GOAL: Repeat, without any change, the entries presented below.
++++ GIVEN RECORDS
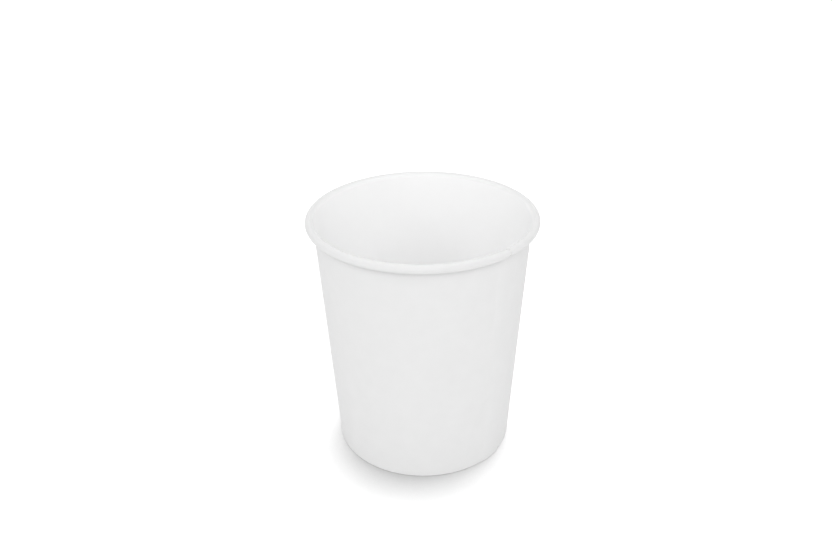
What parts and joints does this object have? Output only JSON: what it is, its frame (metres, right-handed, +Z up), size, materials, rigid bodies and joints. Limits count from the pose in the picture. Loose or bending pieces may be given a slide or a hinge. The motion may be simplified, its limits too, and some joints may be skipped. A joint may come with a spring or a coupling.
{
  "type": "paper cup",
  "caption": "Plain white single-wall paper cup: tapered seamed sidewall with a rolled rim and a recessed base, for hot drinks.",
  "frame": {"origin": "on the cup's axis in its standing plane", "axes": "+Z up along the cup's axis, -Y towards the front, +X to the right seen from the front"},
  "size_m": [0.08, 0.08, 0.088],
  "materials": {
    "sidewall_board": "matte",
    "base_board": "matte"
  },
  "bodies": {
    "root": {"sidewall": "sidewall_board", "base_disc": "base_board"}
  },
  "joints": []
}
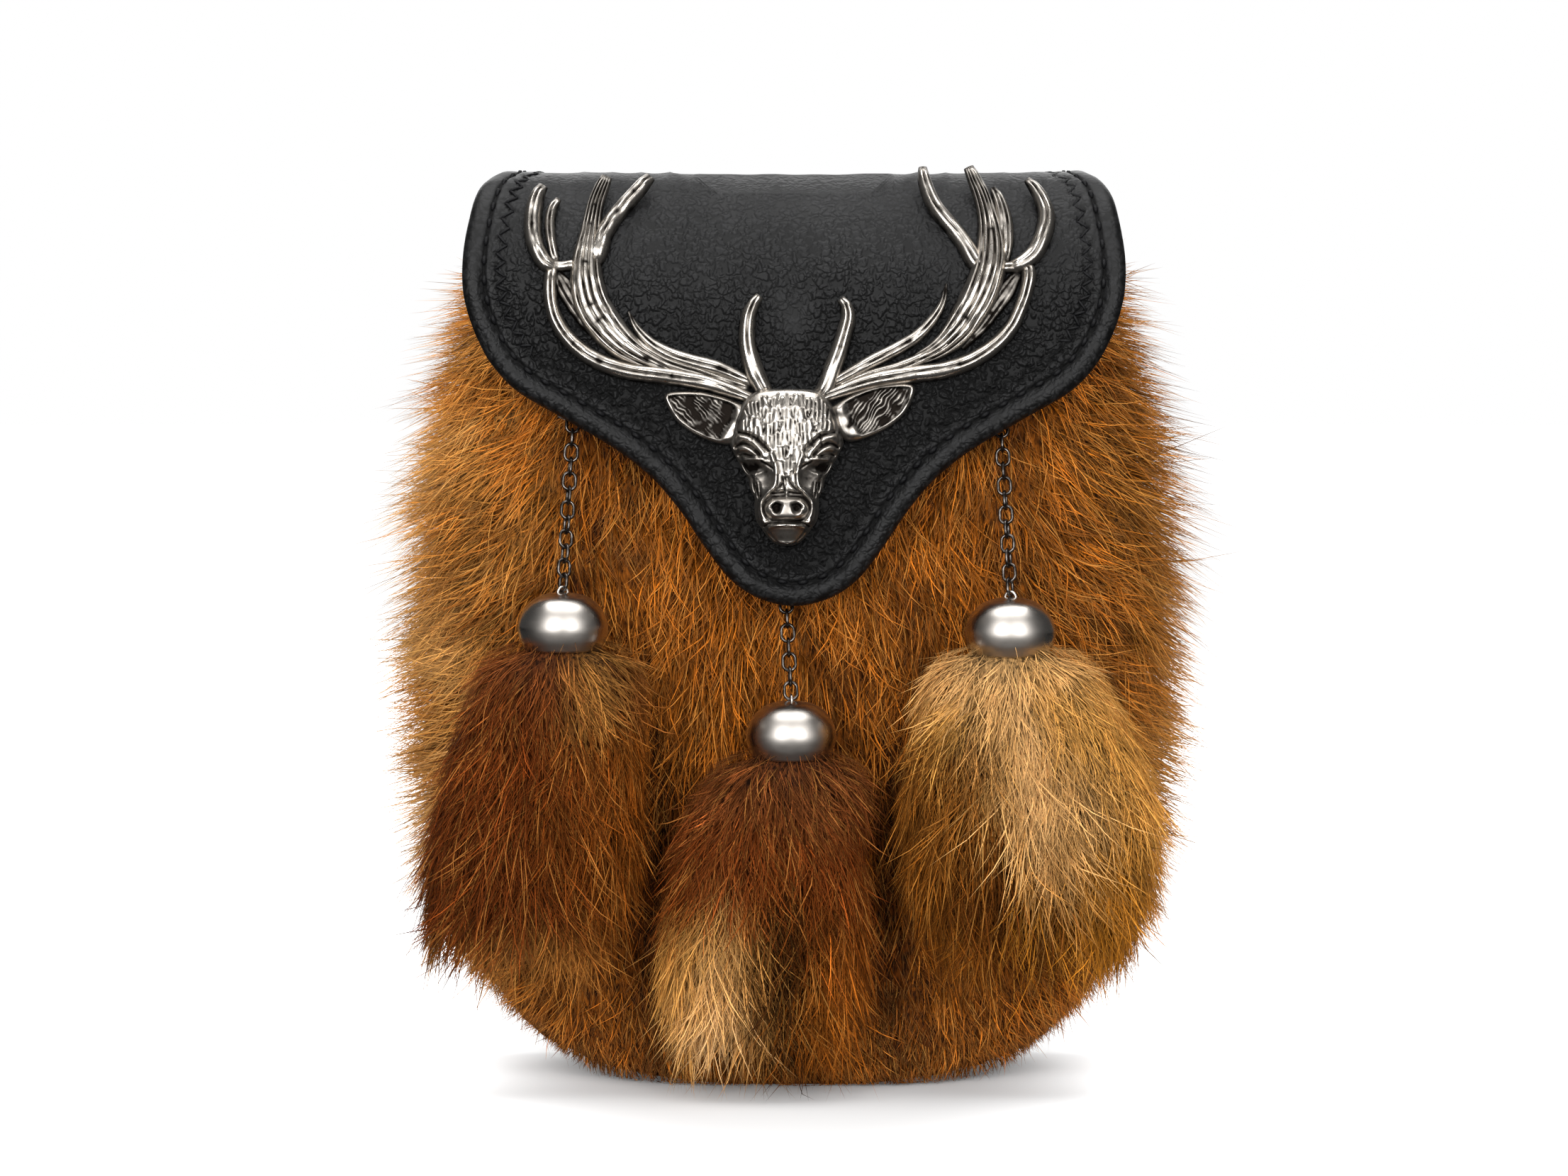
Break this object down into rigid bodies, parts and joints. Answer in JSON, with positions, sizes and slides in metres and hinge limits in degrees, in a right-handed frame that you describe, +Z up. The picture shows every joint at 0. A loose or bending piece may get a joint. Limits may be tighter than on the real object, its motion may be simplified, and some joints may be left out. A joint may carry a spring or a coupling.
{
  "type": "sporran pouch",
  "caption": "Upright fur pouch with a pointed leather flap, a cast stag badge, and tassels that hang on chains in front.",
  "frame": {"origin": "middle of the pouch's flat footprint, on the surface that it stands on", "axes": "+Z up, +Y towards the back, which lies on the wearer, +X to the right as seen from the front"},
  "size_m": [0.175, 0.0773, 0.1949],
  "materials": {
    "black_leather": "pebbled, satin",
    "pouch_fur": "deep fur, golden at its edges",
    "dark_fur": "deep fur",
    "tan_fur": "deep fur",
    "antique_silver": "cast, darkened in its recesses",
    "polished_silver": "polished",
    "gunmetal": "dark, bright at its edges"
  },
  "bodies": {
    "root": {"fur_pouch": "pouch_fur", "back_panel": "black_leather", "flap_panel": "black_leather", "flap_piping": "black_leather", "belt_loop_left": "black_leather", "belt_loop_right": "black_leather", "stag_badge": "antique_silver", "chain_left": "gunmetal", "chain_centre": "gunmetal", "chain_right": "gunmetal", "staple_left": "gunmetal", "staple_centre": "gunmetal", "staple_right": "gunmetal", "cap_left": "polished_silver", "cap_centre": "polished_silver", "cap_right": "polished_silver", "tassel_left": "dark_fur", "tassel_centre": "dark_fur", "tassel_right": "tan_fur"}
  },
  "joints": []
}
++++++++
OUTPUT BELOW:
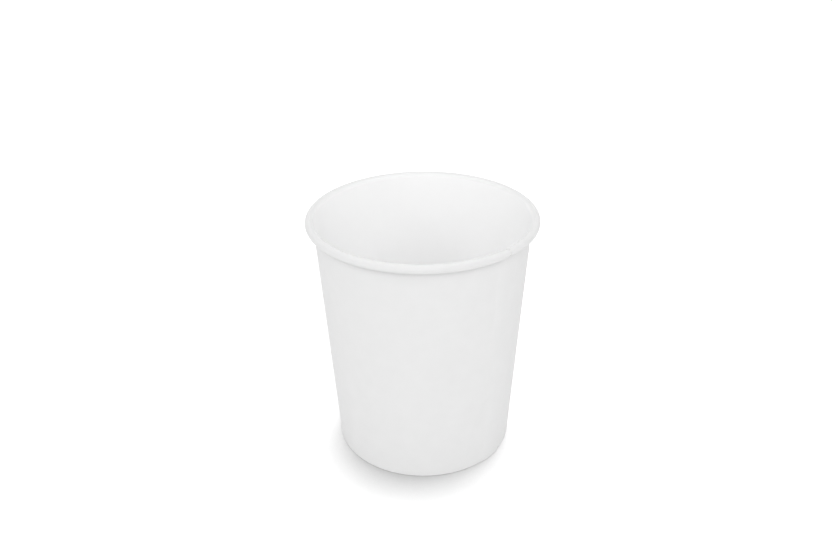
What parts and joints does this object have? Output only JSON: what it is, its frame (metres, right-handed, +Z up), size, materials, rigid bodies and joints. Limits count from the pose in the picture. Loose or bending pieces may be given a slide or a hinge. The motion may be simplified, its limits too, and some joints may be skipped. A joint may come with a spring or a coupling.
{
  "type": "paper cup",
  "caption": "Plain white single-wall paper cup: tapered seamed sidewall with a rolled rim and a recessed base, for hot drinks.",
  "frame": {"origin": "on the cup's axis in its standing plane", "axes": "+Z up along the cup's axis, -Y towards the front, +X to the right seen from the front"},
  "size_m": [0.08, 0.08, 0.088],
  "materials": {
    "sidewall_board": "matte",
    "base_board": "matte"
  },
  "bodies": {
    "root": {"sidewall": "sidewall_board", "base_disc": "base_board"}
  },
  "joints": []
}
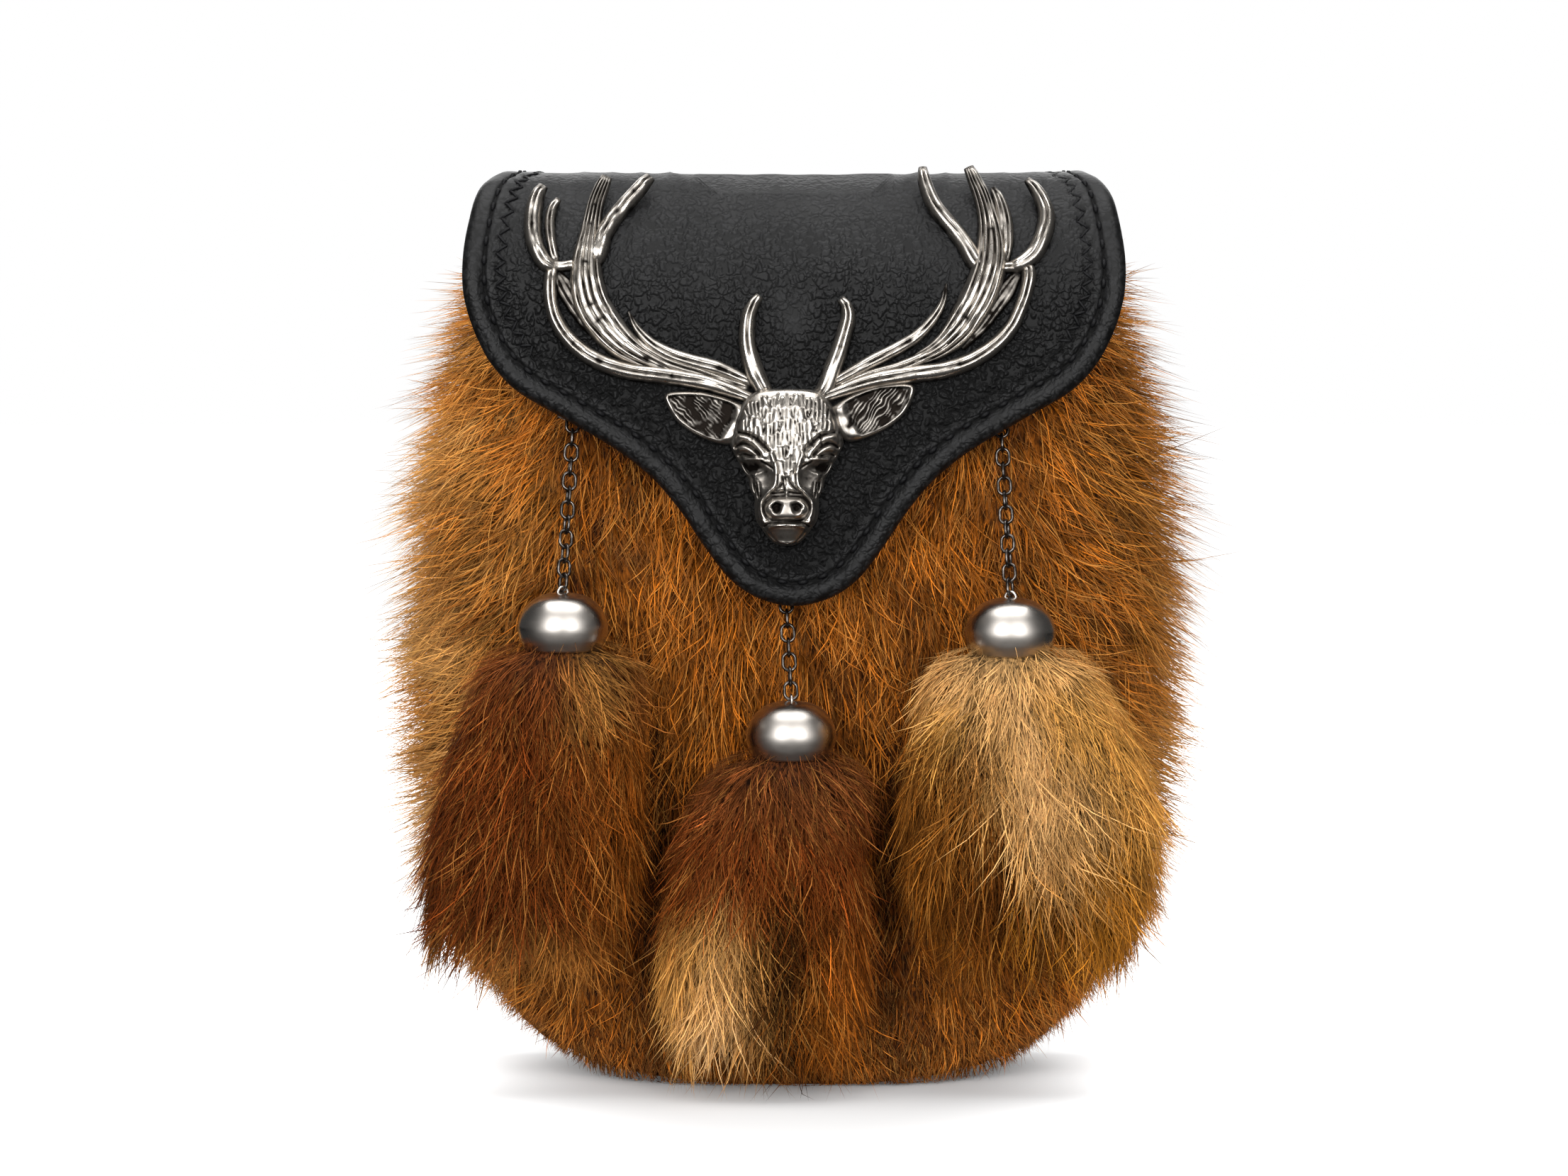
Break this object down into rigid bodies, parts and joints. Answer in JSON, with positions, sizes and slides in metres and hinge limits in degrees, in a right-handed frame that you describe, +Z up. The picture shows every joint at 0. A loose or bending piece may get a joint. Limits may be tighter than on the real object, its motion may be simplified, and some joints may be left out. A joint may carry a spring or a coupling.
{
  "type": "sporran pouch",
  "caption": "Upright fur pouch with a pointed leather flap, a cast stag badge, and tassels that hang on chains in front.",
  "frame": {"origin": "middle of the pouch's flat footprint, on the surface that it stands on", "axes": "+Z up, +Y towards the back, which lies on the wearer, +X to the right as seen from the front"},
  "size_m": [0.175, 0.0773, 0.1949],
  "materials": {
    "black_leather": "pebbled, satin",
    "pouch_fur": "deep fur, golden at its edges",
    "dark_fur": "deep fur",
    "tan_fur": "deep fur",
    "antique_silver": "cast, darkened in its recesses",
    "polished_silver": "polished",
    "gunmetal": "dark, bright at its edges"
  },
  "bodies": {
    "root": {"fur_pouch": "pouch_fur", "back_panel": "black_leather", "flap_panel": "black_leather", "flap_piping": "black_leather", "belt_loop_left": "black_leather", "belt_loop_right": "black_leather", "stag_badge": "antique_silver", "chain_left": "gunmetal", "chain_centre": "gunmetal", "chain_right": "gunmetal", "staple_left": "gunmetal", "staple_centre": "gunmetal", "staple_right": "gunmetal", "cap_left": "polished_silver", "cap_centre": "polished_silver", "cap_right": "polished_silver", "tassel_left": "dark_fur", "tassel_centre": "dark_fur", "tassel_right": "tan_fur"}
  },
  "joints": []
}